Rent control laws and policies are put place by a government to ensure that its citizens are protected from exploitation by property owners. However, the overall effect of these policies may be shipping out of real estate developers from the market resulting in a housing crisis. Metropolitan governments should allow free contacting and ensure that there are no barriers to access of information by the landlords and the tenants on the prevailing prices, supply and demand in the housing market. By doing this, the government will see that tenants and landlords only enter into those agreements that they see fit and the market forces of supply and demand will help achieve a balance between the demand, supply and quantity of housing available in a given location. In addition, this will also ensure that the landlords uphold the laid-down quality standards I an effort to attract more tenants at a good price.

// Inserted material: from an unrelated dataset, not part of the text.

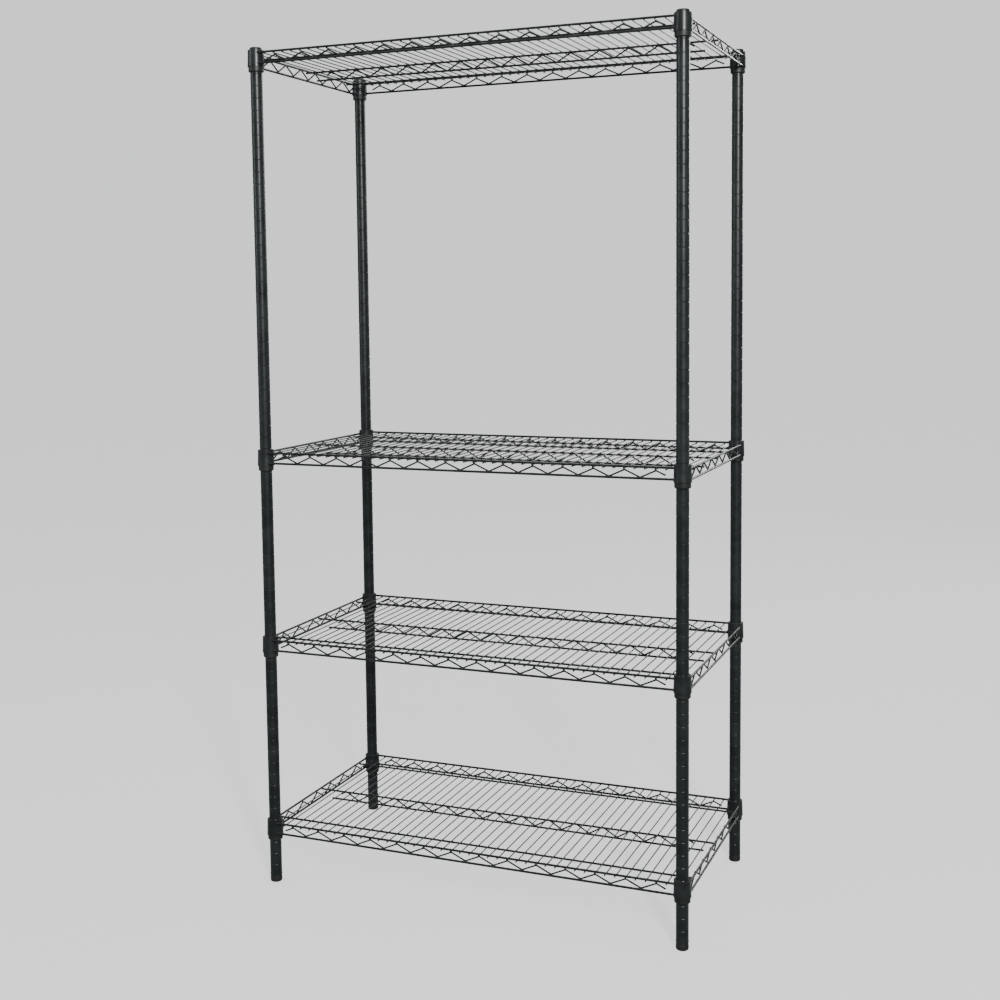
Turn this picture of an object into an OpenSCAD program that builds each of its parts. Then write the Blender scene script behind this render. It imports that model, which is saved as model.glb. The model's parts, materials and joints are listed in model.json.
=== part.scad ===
// Free-standing wire shelving rack: four grooved tube posts carry four welded
// wire shelves on tapered split sleeves.
// X runs along the shelves, +Y is the back, +Z is up. The origin is on the floor
// under the middle of the rack.

/* [Rack] */
// Distance between post axes along the shelves
post_span_x = 915; // [910:1:960]
// Distance between post axes from front to back
post_span_y = 462; // [460:1:500]
// Height from the floor to the top of the caps
rack_h = 1797; // [1790:0.5:1799]

/* [Posts] */
// Outside diameter of a post
post_d = 25.4; // [24:0.1:26]
// Wall thickness of a post
post_wall = 1.2; // [1:0.1:1.5]
// Distance from one groove to the next
groove_pitch = 25.4; // [25:0.1:26]
// Depth of a rolled groove
groove_depth = 0.5; // [0.4:0.1:0.8]
// Width of a rolled groove
groove_w = 2.6; // [2:0.1:3]
// Height of the first groove above the floor
first_groove_z = 40.6; // [38:0.1:42]

/* [Shelves] */
// Groove that holds each shelf's sleeves, counted from 0 at the bottom
shelf_grooves = [3, 19, 35, 68]; // [0:1:68]
// Distance between crowns of the long zigzags, which is three surface wires
long_pitch = 62.7; // [60:0.1:62.7]
// Distance between crowns of the side zigzags
side_pitch = 64.5; // [62:0.5:64.5]
// Distance from the post axes out to the rails
rail_out = 11.5; // [10.5:0.5:12.5]
// Distance from the front and rear rails in to the inner wires
inner_in = 55; // [50:1:60]

/* [Wires] */
// Diameter of the outer rails
rail_d = 4.8; // [4.6:0.1:5]
// Diameter of the surface wires
deck_d = 2.6; // [2:0.1:3]
// Diameter of the inner wires and of the centre rib's rails
inner_d = 4.4; // [4:0.1:4.8]
// Diameter of the zigzag wires
zig_d = 3.5; // [3:0.1:3.6]

/* [Sleeves and collars] */
// Height of a split sleeve
sleeve_h = 45; // [43:0.5:46]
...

Basu & Emerson (2002) observe that the most common rather than the standard rent control is set by the landlord when leasing their property to a new tenant. In this case, the tenant has the right to accept or reject the offer and move around until they settle on that property which they see fit. Most countries that are emphasizing on free market employ this technique where the market forces determine the prices. The tenant is likely to accept higher prices in cases where there are fewer choices. In this case other people will come in to put up thus bringing a balance.
In jurisdictions where the mechanism of rent control explained above is applied, the landlord has a ceiling above which their prices may not shoot beyond. As a result, there is excess demand for housing. Given that the rent is set low, the landlord is not able to increase their price with this increase in demand. It is likely that these individuals may move out to other jurisdictions where property can fetch higher returns in form of rent.  Alternatively, this rent control may discourage people from the real estate industry. As a result, the demand for housing cannot be overcome through the market forces. Demand is likely to increase and overwhelm the supply leading to a gap that cannot be solved by the market forces due to the barriers created by policy frameworks. This results in a housing crisis.

It is important to examine the factors that have stimulated the authorities into formulating rent control policies and laws in the recent past. One major factor is exploitation of the tenants by the landlords. This happens in places where there exist no free housing markets. There may be situations where there only exists a single or a limited number of property owners. In other cases, these individuals or companies may form a consortium where they standardize prices. The supply of land is limited and thus once all or most of the land in a neighbourhood has been developed, there are no chances that other developers can come in to compete with the existing ones. This creates a monopoly where property owners can choose to set high prices and alter them as they see fit. The authorities have a responsibility of coming in to ensure that the consumers are protected from the existing monopoly.  These authorities will come up with policies on procedures that will be used to determine the price ceiling that will be enforced.

Conclusion

Despite this justification, rent control is likely to affect the consumers. First, it will discourage the setting up of more property. As a result, this increases demand for housing and will not be met by the supply. Another most likely effect of rent control is poor quality of property disposed by the landlords. Since the interest of these individuals is maximising their profits it is likely that these property owners may neglect costs on maintenance in order to minimise their costs. Other investors are entering housing markets that are controlled and likely putting  up inferior property at lower prices to minimise their costs and maximise their returns. Therefore, the overall effect of rent control is deterioration in the quality of housing that is offered for lease by the landlords. However, second-generation rent control can be implemented in order to protect tenants from exploitation and ensure that the leased property meets the quality standards.